2: Social value must be represented physically, but money-holders also benefit from misrepresenting value.
3: Private property (money, commodities, capital) is guaranteed by the State, but the State/finance and individuals/private property can be mutually antagonistic.
4: Capital demands the dispossession and privatization of social wealth, but in doing so it destroys society’s capacity for reproduction.
5: Capital and labor both need each other and destroy each other.
6: Capital needs both fixity (long term physical investment) and circulation.

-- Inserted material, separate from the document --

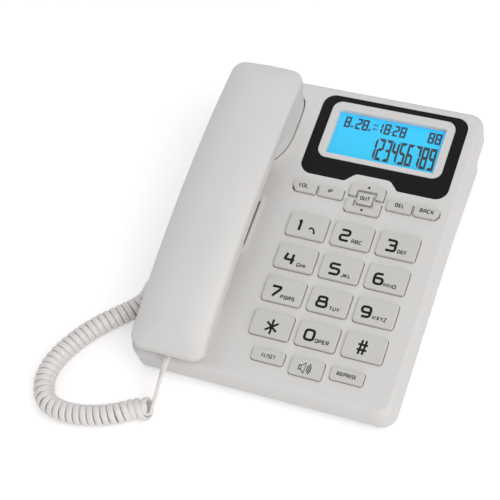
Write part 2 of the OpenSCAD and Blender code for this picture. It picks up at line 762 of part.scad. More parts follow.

7: The value of production is only realized through consumption, but the producers aren’t paid enough to be adequate consumers.
The Moving Contradictions
8: Capital needs technology (hardware, software, organization) to increase profits, but this reduces labor and consumer demand while increasing unrest.
9: Capital needs an internally competitive, segmented, fragmented labor force, but this causes alienation.
10: Contradiction between the tendencies for monopoly/centralization and competition/decentralization.
11: Contradiction between a) fixed capital, hubs of investment, the state and b) mobile finance, creative destruction, capital
12: Capital needs poverty, but this creates crises of realization and revolt.
13: Capital colonizes and destroys the social reproduction necessary for its own reproduction.
14: Contradictory unity between freedom and domination (as in ‘workers are both free to work for whoever and free to starve’).
The Dangerous Contradictions
15: Capital demands compound growth but has less ability to feed its exponential rise.
16: Capital internalizes nature (reshapes nature for its benefit) but compound growth destroys it, rentiers enclose and leech off it, and the entire process is alienating.
17: Capital expands through increasing alienation, but alienated people revolt.